Start DATA EXTRACT
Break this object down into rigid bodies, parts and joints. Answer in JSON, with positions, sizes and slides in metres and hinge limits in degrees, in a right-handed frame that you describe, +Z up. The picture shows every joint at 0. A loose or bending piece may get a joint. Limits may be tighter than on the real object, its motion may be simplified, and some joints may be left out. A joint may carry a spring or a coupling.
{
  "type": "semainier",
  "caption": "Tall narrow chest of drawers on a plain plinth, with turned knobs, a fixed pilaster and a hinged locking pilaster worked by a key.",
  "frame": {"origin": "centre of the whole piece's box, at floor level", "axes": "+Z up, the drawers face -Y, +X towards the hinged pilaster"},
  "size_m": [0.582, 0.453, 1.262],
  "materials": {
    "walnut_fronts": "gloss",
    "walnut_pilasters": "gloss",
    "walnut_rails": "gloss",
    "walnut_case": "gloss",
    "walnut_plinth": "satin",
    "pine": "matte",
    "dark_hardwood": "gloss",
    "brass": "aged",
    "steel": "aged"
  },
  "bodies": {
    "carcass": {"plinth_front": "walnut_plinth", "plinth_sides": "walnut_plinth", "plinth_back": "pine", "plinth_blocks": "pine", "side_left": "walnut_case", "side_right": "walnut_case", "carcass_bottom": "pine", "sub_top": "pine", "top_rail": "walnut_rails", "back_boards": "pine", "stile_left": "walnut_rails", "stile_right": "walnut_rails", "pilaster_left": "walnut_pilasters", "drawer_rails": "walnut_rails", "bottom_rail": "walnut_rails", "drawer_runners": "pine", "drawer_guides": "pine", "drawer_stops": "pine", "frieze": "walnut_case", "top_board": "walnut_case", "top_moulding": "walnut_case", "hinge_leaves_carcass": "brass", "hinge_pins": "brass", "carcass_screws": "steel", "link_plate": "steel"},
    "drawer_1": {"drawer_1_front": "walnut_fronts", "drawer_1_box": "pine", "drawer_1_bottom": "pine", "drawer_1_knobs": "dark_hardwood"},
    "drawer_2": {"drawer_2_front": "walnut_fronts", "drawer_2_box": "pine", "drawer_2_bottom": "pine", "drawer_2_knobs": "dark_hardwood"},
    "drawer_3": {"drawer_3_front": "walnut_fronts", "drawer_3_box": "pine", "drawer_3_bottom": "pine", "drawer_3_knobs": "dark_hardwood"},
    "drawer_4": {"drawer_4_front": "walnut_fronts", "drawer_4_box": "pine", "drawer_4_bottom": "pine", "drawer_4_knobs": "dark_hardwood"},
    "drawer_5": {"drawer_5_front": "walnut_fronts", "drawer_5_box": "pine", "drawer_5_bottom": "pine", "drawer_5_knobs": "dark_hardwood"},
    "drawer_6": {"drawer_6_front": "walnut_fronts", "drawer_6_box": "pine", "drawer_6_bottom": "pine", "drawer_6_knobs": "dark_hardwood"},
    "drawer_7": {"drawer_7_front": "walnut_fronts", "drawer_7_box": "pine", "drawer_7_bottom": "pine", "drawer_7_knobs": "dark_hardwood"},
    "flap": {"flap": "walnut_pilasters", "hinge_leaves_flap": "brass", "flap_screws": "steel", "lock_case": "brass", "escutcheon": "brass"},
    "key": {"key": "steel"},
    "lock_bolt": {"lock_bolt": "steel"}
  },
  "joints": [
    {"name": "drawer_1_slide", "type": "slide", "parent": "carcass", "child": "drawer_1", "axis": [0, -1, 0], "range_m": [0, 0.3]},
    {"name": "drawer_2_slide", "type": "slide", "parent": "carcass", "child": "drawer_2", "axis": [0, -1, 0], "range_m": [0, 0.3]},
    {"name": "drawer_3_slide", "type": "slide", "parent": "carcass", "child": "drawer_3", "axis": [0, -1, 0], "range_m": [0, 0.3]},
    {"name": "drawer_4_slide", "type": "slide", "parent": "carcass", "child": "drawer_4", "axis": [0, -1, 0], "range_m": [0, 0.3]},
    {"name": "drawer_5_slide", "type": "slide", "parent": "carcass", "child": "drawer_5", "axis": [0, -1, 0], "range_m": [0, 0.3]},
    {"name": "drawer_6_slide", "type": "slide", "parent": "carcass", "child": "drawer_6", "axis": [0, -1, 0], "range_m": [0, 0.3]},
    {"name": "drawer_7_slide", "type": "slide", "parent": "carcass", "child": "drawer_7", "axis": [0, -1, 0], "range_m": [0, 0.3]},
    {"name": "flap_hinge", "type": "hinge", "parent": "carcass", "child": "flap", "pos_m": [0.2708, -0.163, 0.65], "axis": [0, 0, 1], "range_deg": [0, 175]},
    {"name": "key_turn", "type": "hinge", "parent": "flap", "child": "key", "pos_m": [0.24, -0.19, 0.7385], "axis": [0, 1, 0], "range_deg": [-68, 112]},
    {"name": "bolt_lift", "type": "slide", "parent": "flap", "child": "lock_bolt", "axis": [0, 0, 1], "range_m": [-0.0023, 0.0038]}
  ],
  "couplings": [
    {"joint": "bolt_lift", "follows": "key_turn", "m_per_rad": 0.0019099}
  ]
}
End DATA EXTRACT
*JOB:* Search the data for the word "frame" and copy each line where it appears.

*OUTPUT OF THE TASK:*
Break this object down into rigid bodies, parts and joints. Answer in JSON, with positions, sizes and slides in metres and hinge limits in degrees, in a right-handed frame that you describe, +Z up. The picture shows every joint at 0. A loose or bending piece may get a joint. Limits may be tighter than on the real object, its motion may be simplified, and some joints may be left out. A joint may carry a spring or a coupling.
  "frame": {"origin": "centre of the whole piece's box, at floor level", "axes": "+Z up, the drawers face -Y, +X towards the hinged pilaster"},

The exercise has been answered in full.